H.B 179 and its Effect on Clawson
- jordanelaineb

- Jul 23, 2024
- 3 min read
On May 22, 2023, the Ohio House of Representatives introduced H.B. 179, which seeks to amend R.C. 2305.15 and introduce R.C. 2307.241. The Bill was passed by the House on January 10, 2024, and thereafter was introduced to the Ohio Senate on January 16, 2024. On June 26, 2024, the Ohio Senate passed the Bill and sent it Governor DeWine on July 15, 2024. I anticipate H.B. 179 will be signed into law by Governor DeWine soon.
So, why does H.B. 179 matter in the context of medical malpractice defense? The Bill's introduction of 2307.241 may affect the vicarious liability standard set in Clawson v. Heights Chiropractic Physicians, LLC and Natl. Union Fire Insu. v. Wuerth. Within these cases, the Supreme Court of Ohio held a claim against a healthcare entity fails if the plaintiff does not also bring a claim against a healthcare provider.

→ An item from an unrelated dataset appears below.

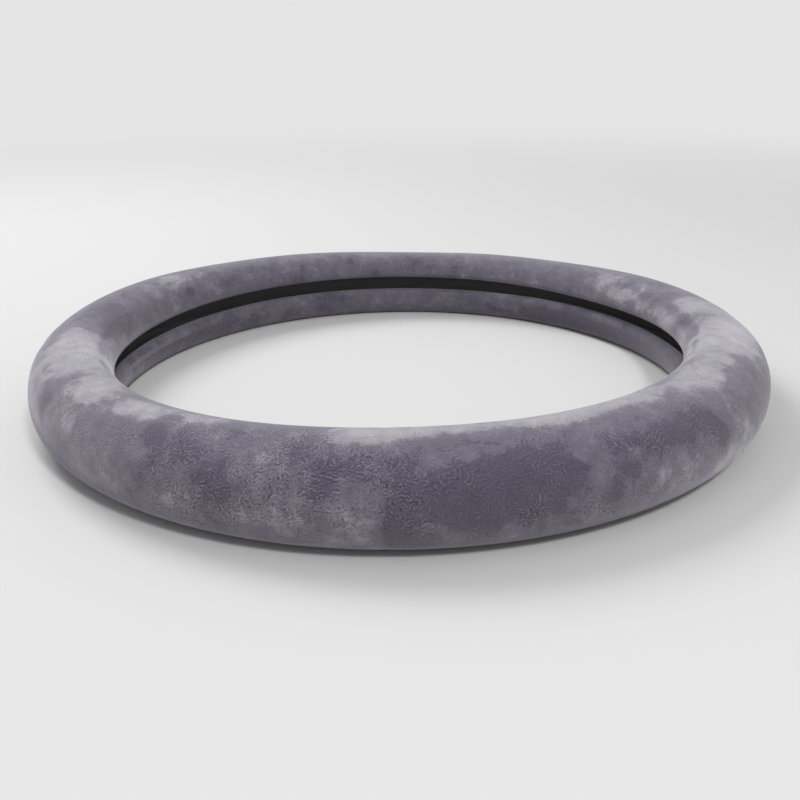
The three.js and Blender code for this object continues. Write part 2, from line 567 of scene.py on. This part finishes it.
PILE_NOTES = ("stroked", "combed", "ruffled")
for name in PILE_NOTES:
    plush_skin.data.attributes.new(name, "FLOAT", "POINT")
notes = {name: plush_skin.data.attributes[name].data for name in PILE_NOTES}
for vertex in plush_skin.data.vertices:
    turned = around[vertex.index]
    angle = section_angle(vertex.co)
    light = PLAIN_NAP
    for direction, height, length, width, change in NAP_STROKES_AND_PAINTED_LIGHT:
        light += change * closeness(turned, angle, direction, height, length, width, STROKE_EDGE)
    past_seam = degrees_past(turned - SEAM_DIRECTION, 0)
    apart = SEAM_LIGHTER if past_seam < 0 else -SEAM_DARKER
    light += apart * math.exp(-((past_seam / SEAM_REACH) ** 2)) * max(0, math.cos(angle + SEAM_TILT))
    # This lightness sums the nap's own strokes and the painted shade and highlight among them
    notes["stroked"][vertex.index].value = light
    notes["combed"][vertex.index].value = closeness(turned, angle, *COMBED)
    notes["ruffled"][vertex.index].value = closeness(turned, angle, *RUFFLED)

# The padding under the plush swells it between the lips, more in some places than in others. The
# lips hold the skin beside them too, over a share of its width and at most so firmly.
HOLD_SHARE = 0.125
LIP_HOLD = 0.35
# The skin has a little more cloth than its form needs, and the most of it near the lips
SLACK_SHARE = 0.25
PLAIN_SLACK = 0.4
LIP_SLACK = 0.6
held = plush_skin.vertex_groups.new(name="held")
slack = plush_skin.vertex_groups.new(name="slack")
for vertex in plush_skin.data.vertices:
    index = vertex.index
    if sleeve_outline[number[index]][1] == "skin":
        share = number[index] / SKIN_STEPS
        from_lip = min(share, 1 - share)
        held.add([index], LIP_HOLD * max(0, 1 - from_lip / HOLD_SHARE), "REPLACE")
        slack.add([index], PLAIN_SLACK + LIP_SLACK * max(0, 1 - from_lip / SLACK_SHARE), "REPLACE")
        fuller = swell(around[index], FULLNESS)
        outwards = Vector((vertex.co.x, vertex.co.y, 0)).normalized()
        from_middle = vertex.co - outwards * RING_RADIUS - Vector((0, 0, RING_HEIGHT + fuller))
        vertex.co += from_middle.normalized() * fuller
    else:
        held.add([index], 1, "REPLACE")
        slack.add([index], 0, "REPLACE")

CLOTH_FRAMES = 20
MOST_MOVED = 2.5 * MM
starts = [vertex.co.copy() for vertex in plush_skin.data.vertices]
bpy.ops.object.modifier_add(type="CLOTH")
cloth = plush_skin.modifiers[-1]
weave = cloth.settings
weave.quality = 5
weave.mass = 0.15
weave.air_damping = 2
weave.tension_stiffness = 6
weave.compression_stiffness = 6
weave.shear_stiffness = 2
weave.bending_stiffness = 0.4
weave.use_pressure = True
weave.uniform_pressure_force = 12
weave.vertex_group_mass = "held"
weave.vertex_group_shrink = "slack"
weave.shrink_min = 0
weave.shrink_max = -0.06
weave.effector_weights.gravity = 0
cloth.collision_settings.use_collision = False
cloth.point_cache.frame_start = 1
cloth.point_cache.frame_end = CLOTH_FRAMES
for step in range(1, CLOTH_FRAMES + 1):
    bpy.context.scene.frame_set(step)
bpy.ops.object.modifier_apply(modifier=cloth.name)
bpy.context.scene.frame_set(1)
for vertex, start in zip(plush_skin.data.vertices, starts):
    moved = vertex.co - start
    if moved.length > MOST_MOVED:
        vertex.co = start + moved * MOST_MOVED / moved.length
# What the cover rests on presses the soft underside flat
for vertex in plush_skin.data.vertices:
    vertex.co.z = max(vertex.co.z, 0)
bpy.ops.object.modifier_add(type="SUBSURF")
plush_skin.modifiers[-1].levels = 1
bpy.ops.object.modifier_apply(modifier=plush_skin.modifiers[-1].name)
bpy.ops.object.shade_smooth()

# Creases where the padding bends round the small turn inside, and three broad hollows on the
# back's top: each has its direction and angle in degrees, half its length and half its width in
# mm, its depth in mm and how many degrees it climbs over a span of its direction
CLIMB_SPAN = 10
CREASES = (
    (187, 135, 22, 2.2, 1.7, -1),
    (357, 136, 22, 2.4, 1.8, 1),
    (320, 101, 20, 1.8, 0.5, 6),
    (232, 120, 14, 1.6, 0.35, -5),
    (60, 132, 18, 2.0, 0.5, 4),
    (128, 134, 16, 2.0, 0.5, -4),
    (90, 98, 60, 15, 2.2, 0),
    (131, 108, 55, 15, 1.9, 0),
    (49, 108, 55, 15, 1.8, 0),
)
# The shallow valley over the cross seam: its depth, and half its width in degrees
SEAM_VALLEY = 0.12 * MM
SEAM_VALLEY_REACH = 0.7
normals = [vertex.normal.copy() for vertex in plush_skin.data.vertices]
for vertex, normal in zip(plush_skin.data.vertices, normals):
    turned = math.atan2(vertex.co.y, vertex.co.x)
    angle = section_angle(vertex.co)
    sink = 0
    for direction, height, length, width, depth, climb in CREASES:
        climbed = height + climb * degrees_past(turned, direction) / CLIMB_SPAN
        sink += depth * MM * closeness(turned, angle, direction, climbed, length, width)
    past_seam = degrees_past(turned - SEAM_DIRECTION, 0)
    sink += SEAM_VALLEY * math.exp(-((past_seam / SEAM_VALLEY_REACH) ** 2))
    # Only what faces outwards sinks, so the sleeve's wall gets thinner there
    outwards = Vector((math.cos(turned), math.sin(turned), 0))
    if normal.dot(vertex.co - outwards * RING_RADIUS - Vector((0, 0, RING_HEIGHT))) > 0:
        vertex.co -= sink * normal
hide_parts("plush_sleeve")
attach(plush_skin, "root")

nodes, end = new_material(plush_skin, "brushed_plush")
place = nodes.node("ShaderNodeTexCoord", {}, {}, output="Object")
along = nodes.node("ShaderNodeUVMap", {"uv_map": "strip"}, {}, output="UV")


def note_of(name):
    """One of the skin's attributes."""
    return nodes.node("ShaderNodeAttribute", {"attribute_name": name}, {}, output="Fac")


def soft_step(shade, low, high, start=0, stop=1):
    """A smooth change from start to stop while a shade goes from low to high."""
    sockets = {0: shade, 1: low, 2: high, 3: start, 4: stop}
    return nodes.node("ShaderNodeMapRange", {"interpolation_type": "SMOOTHSTEP"}, sockets)


def noise(vector, scale, detail=2, roughness=0.5, output=0):
    """A noise from 0 to 1, or with Color as its output one for each way of a vector."""
    sockets = {"Vector": vector, "Scale": scale, "Detail": detail, "Roughness": roughness}
    return nodes.node("ShaderNodeTexNoise", {}, sockets, output=output)


def stirred(vector, scale, distance):
    """Moves a place by up to a distance, here one way and there another."""
    ways = noise(vector, scale, output="Color")
    moves = nodes.node("ShaderNodeVectorMath", {"operation": "SCALE"}, {0: ways, "Scale": distance})
    return nodes.node("ShaderNodeVectorMath", {"operation": "ADD"}, {0: vector, 1: moves})


def blend(factor, first, second):
    """The first colour, which goes over into the second as the factor grows."""
    return nodes.node("ShaderNodeMix", {"data_type": "RGBA"}, {0: factor, 6: first, 7: second}, output=2)


# The nap: where the hand's strokes, with the painted shade and highlight among them, leave it
# light or dark, with edges that the tufts make ragged.
# Each unevenness has its noise's scale, detail and roughness, and how strongly it shows.
RAGGED = (520, 2, 0.6, 0.20)
BILLOWS = (90, 3, 0.55, 0.40)
SWEEPS = (26, 1, 0.5, 0.16)
MOTTLE = (170, 1, 0.5, 0.26)
# The dabs of a finger are cells with soft borders, in places that are stirred a little
DAB_CELLS = 62
DAB_SOFTNESS = 0.18
DAB_STIR = (160, 7 * MM)
DAB_STRENGTH = 0.12
# One share of the nap's tone follows the strokes smoothly. The other share steps from dark to
# middle and from middle to light, each time while their lightness goes from one value to another.
SMOOTH_SHARE = 0.52
STEPPED_SHARE = 0.48
STEPPED_LOW = 0.12
STEPPED_RANGE = 0.76
DARK_STEP = (0.365, 0.455)
LIGHT_STEP = (0.55, 0.69)
# The nap's colours from the darkest to the lightest, each with its place on that way
NAP_COLOURS = (
    (0.0, (0.072, 0.065, 0.092, 1)),
    (0.28, (0.100, 0.090, 0.125, 1)),
    (0.50, (0.150, 0.138, 0.178, 1)),
    (0.72, (0.268, 0.253, 0.293, 1)),
    (1.0, (0.477, 0.464, 0.484, 1)),
)


def unevenness(scale, detail, roughness, strength):
    """A noise round 0."""
    return strength * (noise(place, scale, detail, roughness) - 0.5)


cells = nodes.node(
    "ShaderNodeTexVoronoi",
    {"feature": "SMOOTH_F1"},
    {"Vector": stirred(place, *DAB_STIR), "Scale": DAB_CELLS, "Smoothness": DAB_SOFTNESS},
    output="Color",
)
finger_dab = nodes.node("ShaderNodeSeparateColor", {}, {"Color": cells}, output="Red") - 0.5
field = note_of("stroked") + unevenness(*RAGGED) + unevenness(*BILLOWS) + unevenness(*SWEEPS)
field = field + DAB_STRENGTH * finger_dab
stepped = 0.5 * soft_step(field, *DARK_STEP) + 0.5 * soft_step(field, *LIGHT_STEP)
lean = SMOOTH_SHARE * field + STEPPED_SHARE * (STEPPED_LOW + STEPPED_RANGE * stepped)
lean = lean + unevenness(*MOTTLE)
nap = nodes.node("ShaderNodeValToRGB", {"stops": NAP_COLOURS}, {"Fac": lean})

# The tufts: short soft strokes of pile, laid one way here and another there, with painted shade
# at the roots between them and painted highlight on their tips. Where the pile is combed the rows
# of the knitted back show through.
ROWS_WAY = math.pi / 2
LAY_TURNS = 10
LAY_SCALE = 180
TUFT_STIR = (620, 1.9 * MM)
TUFT_SCALE = 530
ROOT_SCALE = 1500
TUFT_SHARE = 0.60
ROOT_SHARE = 0.40
# How much of the painted shade at the roots and the painted highlight on the tips shows where the
# tufts lie closest, and how much more they part where the pile is ruffled
CLOSEST = 0.34
RUFFLED_MORE = 0.32
TIP_HIGHLIGHT_COLOUR = (0.46, 0.44, 0.50, 1)
TIP_HIGHLIGHT_STRENGTH = 0.26
ROOT_SHADE_COLOUR = (0.04, 0.035, 0.048, 1)
ROOT_SHADE_STRENGTH = 0.75
combed = soft_step(note_of("combed"), 0.35, 0.7)
way = LAY_TURNS * noise(along, LAY_SCALE, 1, 0.4) * (1 - combed) + ROWS_WAY * combed
tufted = stirred(along, *TUFT_STIR)
laid = nodes.node(
    "ShaderNodeTexGabor",
    {"gabor_type": "2D"},
    {"Vector": tufted, "Scale": TUFT_SCALE, "Frequency": 1.25, "Anisotropy": 0.65, "Orientation": way},
    output="Value",
)
tips = TUFT_SHARE * laid + ROOT_SHARE * noise(along, ROOT_SCALE, 2, 0.6)
apartness = noise(place, 60, 1, 0.5) + RUFFLED_MORE * note_of("ruffled")
parted = soft_step(apartness, 0.42, 0.80, CLOSEST, 1)
# Painted shade darkens the roots between the tufts, and painted highlight lightens their tips
shadow = soft_step(tips, 0.34, 0.50, 1, 0) * parted
lit_tips = soft_step(tips, 0.51, 0.68) * parted
tip_highlighted_nap = blend(TIP_HIGHLIGHT_STRENGTH * lit_tips, nap, TIP_HIGHLIGHT_COLOUR)
root_shaded_pile = blend(ROOT_SHADE_STRENGTH * shadow, tip_highlighted_nap, ROOT_SHADE_COLOUR)

# The cross seam, sewn on the wrong side and turned, which the pile nearly hides. The strip's
# length is measured from it, and its line is a little uneven.
# A faint painted shade darkens the line of the seam's shallow valley
SEAM_SHADE_COLOUR = (0.06, 0.055, 0.07, 1)
SEAM_SHADE_STRENGTH = 0.06
SEAM_DEPTH = 0.2
SEAM_HALF_WIDTH = 0.3 * MM
SEAM_FADES_AT = 1.3 * MM
SEAM_UNEVENNESS = 0.5 * MM
past_seam = nodes.node("ShaderNodeSeparateXYZ", {}, {0: along}, output="X")
from_seam = nodes.maths("MINIMUM", past_seam, math.tau * RING_RADIUS - past_seam)
uneven = from_seam + SEAM_UNEVENNESS * noise(along, 800)
seam_line = soft_step(uneven, SEAM_HALF_WIDTH, SEAM_FADES_AT, 1, 0)
seam_shaded = blend(SEAM_SHADE_STRENGTH * seam_line, root_shaded_pile, SEAM_SHADE_COLOUR)
relief = nodes.node(
    "ShaderNodeBump",
    {},
    {"Strength": 0.7, "Distance": 0.5 * MM, "Height": tips - SEAM_DEPTH * seam_line},
    output="Normal",
)
plush = nodes.node(
    "ShaderNodeBsdfPrincipled",
    {},
    {
        "Base Color": seam_shaded,
        "Roughness": 0.95,
        "Specular IOR Level": 0.15,
        "Sheen Weight": 0.55,
        "Sheen Roughness": 0.45,
        "Sheen Tint": (0.93, 0.92, 1, 1),
        "Normal": relief,
    },
)
nodes.tree.links.new(plush.socket, end.inputs["Surface"])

The logic behind this is that a healthcare entity does not practice medicine; only healthcare providers practice medicine.
However, with regards to medical, dental, optometric, chiropractic, physical therapy, and podiatry claims, H.B. 179 states:
(B) In a tort action alleging respondeat superior or vicarious liability, the following apply:
(1) If liability arises against both a principal and agent, master and servant, employer and employee, or other persons having a vicarious liability relationship, the injured party may sue either the primarily liable agent, servant, employee, or person or the secondarily liable principal, master, employer, or person, or both.

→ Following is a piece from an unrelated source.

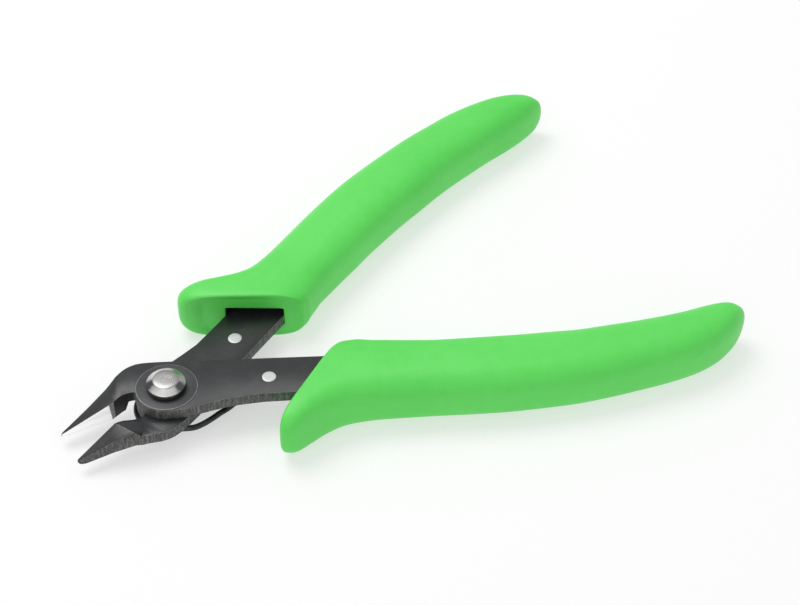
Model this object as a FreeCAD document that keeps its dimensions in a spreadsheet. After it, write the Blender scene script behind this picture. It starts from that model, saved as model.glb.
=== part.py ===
import FreeCAD, Part
import math
import os

import Sketcher

os.makedirs("parts", exist_ok=True)
V = FreeCAD.Vector
doc = FreeCAD.newDocument("SideCutters")

# ---------------------------------------------------------------------------
# Driving dimensions, millimetres and degrees. Local working frame: the pivot
# axis is X = Y = 0, the lap plane between the two levers is Z = 0, the jaws
# point to -X and the handles to +X. shift_x and lap_z carry that frame to the
# part's own origin on the surface the grips rest on.
# ---------------------------------------------------------------------------
sheet = doc.addObject("Spreadsheet::Sheet", "Dims")
row = [0]


def cell(alias, value):
    row[0] += 1
    sheet.set("A%d" % row[0], alias)
    sheet.set("B%d" % row[0], "%.5f" % value)
    sheet.setAlias("B%d" % row[0], alias)


DIMS = {
    "shift_x": -42.435,
    "lap_z": 5.7,
    "plate_thick": 2.28,
    "lap_gap": 0.02,
    "boss_rise": 0.2,
    "hub_rad": 5.8,
    "boss_rad": 5.7,
    "bore_rad": 2.23,
    "shank_rad": 2.2,
    "head_rad": 3.65,
    "head_foot": 2.55,
    "head_rim": 3.65,
    "head_top": 4.55,
    "flat_rad": 2.1,
    "tail_rad": 3.9,
    "tail_top": -2.3,
    "tail_low": -3.9,
    "stud_rad": 1.33,
    "stud_x": 17.45,
    "stud_y": 7.06,
    "stud_proud": 0.08,
    "stud_tail": -3.75,
    "wire_rad": 0.55,
    "wire_z": -2.92,
    "slot_rise": 1.85,
    "loop_rad": 6.7,
    "eye_rad": 1.95,
    "jaw_foot": -3.4,
    "top_level": 1.75,
    "top_dx": 0.43,
    "top_dy": -0.17,
    "foot_level": -2.0,
    "foot_dx": 0.11,
    "ramp_level": -4.418,
    "ramp_dx": -0.444,
    "ramp_dy": 0.241,
    "grip_half": 5.7,
    "grip_round": 1.5,
    "tang_play": 0.08,
    "half_open": 9.6,
}
for key, val in DIMS.items():
    cell(key, val)

# Lever outline seen from above, for a lever whose jaw is at +Y: plate level.
# The two levers differ a little in the shoulder and in the width of the tang.
TIP = [(-19.45, 4.20), (-14.40, 4.85), (-10.10, 6.02)]
NOTCH = [(-6.10, 2.12), (-7.30, 2.34), (-8.20, 2.30), (-9.20, 2.06), (-10.35, 1.80), (-19.80, 3.38)]
PLATE_U = TIP + [
    (-6.70, 7.30), (-5.60, 7.82), (-4.40, 8.18), (-3.10, 8.28), (-1.50, 7.98), (1.00, 6.90), (3.50, 5.60),
    (17.20, -1.53), (29.30, -7.83), (40.00, -14.00), (61.50, -24.60), (62.60, -26.60), (61.80, -28.80),
    (59.80, -29.60), (36.00, -20.60), (20.70, -13.25), (14.60, -10.30), (10.40, -8.70), (5.20, -7.40),
    (2.00, -6.85), (-1.00, -6.10), (-2.40, -5.60), (0.00, 0.00),
] + NOTCH
PLATE_L = TIP + [
    (-6.70, 7.05), (-5.60, 7.42), (-4.40, 7.70), (-3.10, 7.80), (-1.50, 7.55), (1.00, 6.60), (3.50, 5.45),
    (17.05, -1.95), (29.30, -8.30), (40.00, -14.20), (61.50, -24.60), (62.60, -26.60), (61.80, -28.80),
    (59.80, -29.60), (36.00, -21.40), (20.70, -14.40), (14.60, -11.28), (10.40, -9.22), (5.20, -7.72),
    (2.00, -6.95), (-1.00, -6.10), (-2.40, -5.60), (0.00, 0.00),
] + NOTCH
# Jaw below its own plate level, kept clear of the other lever's hub.
JAW = [NOTCH[-1]] + TIP + [(-7.20, 7.00), (-6.10, 5.20), (-6.40, 3.60), (-6.65, 2.24)] + NOTCH[1:-1]
# Grip outline seen from above, for a grip at +Y: nose, back, tail, inner side.
GRIP = [
    (17.80, 14.40), (14.20, 16.60), (12.45, 18.60), (12.95, 20.75), (15.40, 21.65), (18.60, 20.95), (22.00, 20.00),
    (26.00, 19.80), (31.00, 21.30), (36.00, 23.75), (42.00, 26.75), (48.00, 29.85), (54.00, 32.65), (60.00, 35.00),
    (66.00, 37.10), (72.00, 38.85), (78.00, 40.25), (84.00, 41.35), (90.00, 41.90), (95.00, 41.60), (99.00, 40.60),
    (102.40, 38.90), (104.60, 36.60), (104.00, 34.30), (101.00, 32.80), (96.00, 31.50), (90.00, 30.20), (84.00, 28.60),
    (78.00, 26.80), (72.00, 24.75), (66.00, 22.50), (60.00, 20.05), (54.00, 17.40), (48.00, 14.50), (42.00, 11.30),
    (36.00, 8.15), (33.60, 6.95), (32.00, 6.55), (30.40, 7.20),
]
# Mouth of each slot, open on one side of the tang for the first few millimetres.
MOUTH_R = [(14.80, 11.30), (23.00, 15.75), (32.60, 10.00), (24.30, 5.70)]
MOUTH_F = [(17.50, 11.70), (25.80, 16.00), (34.60, 10.70), (26.60, 6.50)]

for tag, pts in (("pu", PLATE_U), ("pw", PLATE_L), ("jw", JAW), ("gr", GRIP), ("mr", MOUTH_R), ("mf", MOUTH_F)):
    for i, (px, py) in enumerate(pts):
        cell("%s_x_%d" % (tag, i), px)
        cell("%s_y_%d" % (tag, i), py)
doc.recompute()


def d(name):
    return float(sheet.get(name))


BASE = V(d("shift_x"), 0, d("lap_z"))


def origin_plane(body, role):
    for f in body.Origin.OriginFeatures:
        if f.Role == role:
            return f
    raise RuntimeError(role)


def body_new(name):
    b = doc.addObject("PartDesign::Body", name)
    b.Label = name
    return b


def sketch_on(body, name, role="XY_Plane"):
    s = body.newObject("Sketcher::SketchObject", name)
    s.AttachmentSupport = [(origin_plane(body, role), "")]
    s.MapMode = "FlatFace"
    return s


def outline(sketch, refs, sign):
    """Closed polygon; every corner is bound to its own pair of cells."""
    pts = [V(d(rx), sign * d(ry), 0) for rx, ry in refs]
    n = len(pts)
    for i in range(n):
        sketch.addGeometry(Part.LineSegment(pts[i], pts[(i + 1) % n]), False)
    for i in range(n):
        sketch.addConstraint(Sketcher.Constraint("Coincident", i, 2, (i + 1) % n, 1))
    for i, (rx, ry) in enumerate(refs):
        for kind, ref, value in (("DistanceX", rx, pts[i].x), ("DistanceY", ry, pts[i].y)):
            k = sketch.addConstraint(Sketcher.Constraint(kind, -1, 1, i, 1, value))
            flip = "-" if (kind == "DistanceY" and sign < 0) else ""
            sketch.setExpression("Constraints[%d]" % k, "%sDims.%s" % (flip, ref))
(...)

(2) For the injured party to prevail in a tort action alleging respondeat superior or vicarious liability against a secondarily liable principal, master, employer, or other person, both of the following apply:
(a) A primarily liable agent, servant, employee, or person committed the act or omission on which the tort action is based, while in the course of, and within the scope of, that agent's, servant's, employee's, or person's agency or servant relationship with, or employment by, the secondarily liable principal, master, employer, or other person.
(b) A primarily liable agent, servant, employee, or person is not a necessary party to the tort action alleging respondeat superior or vicarious liability against a secondarily liable principal, master, employee, or other person, unless the tort action is any of the following:
(i) An action upon a medical claim against a physician, podiatrist, or physical therapist;
(ii) An action upon a dental claim against a dentist;
(iii) An action upon an optometric claim against an optometrist;
(iv) An action upon a chiropractic claim against a chiropractor[.]
At first, I did not see anything different between this language and the language of Clawson. However, it seems while a plaintiff must name a physician, dentist, optometrist, etc., the plaintiff does not need to name support staff. This includes, among others, RNs, CNPs, CRNAs, PAs, LPNs, dieticians, and aides. Thus, the plaintiff could bring a suit against a healthcare entity for acts of its nursing staff without naming the individual nursing staff.
In my personal experience, defense attorneys have used Clawson to defend against claims where the plaintiff has failed to name any individual provider. Ironically, this tactic has instigated Plaintiff's attorneys to name every single provider within the medical records, whether they allegedly caused the injury or not. Thus, healthcare providers who had minimal or no involvement in a patient's care are being named in lawsuits, which incurs costs for insurance providers and could be reported to the National Practitioner Data Bank.
I see an argument for and against enactment of the statute. On one hand, it is a fact that healthcare providers, whether physicians, dentists, or nurses, practice medicine, not healthcare entities. This is especially true in nursing homes, where a majority of the staff is composed of nurses. Thus, it would be unfair to name the healthcare entity without specific allegations of wrongdoing by the entity's staff. On the other hand, I see a silver lining for defense attorneys as they no longer have to worry about frivolous claims for their insurance clients. If plaintiffs' attorneys no longer need to name everyone in the medical records, then defense attorneys can focus on cases with actual merit.
I look forward to seeing how R.C. 2307.241 will be cited in motions and interpreted by courts in Ohio. If you have thoughts on the potential impact of H.B. 179 and R.C. 2307.241, let me know down in the comments. I'm curious what other attorneys, both defense and plaintiff, think of this Bill.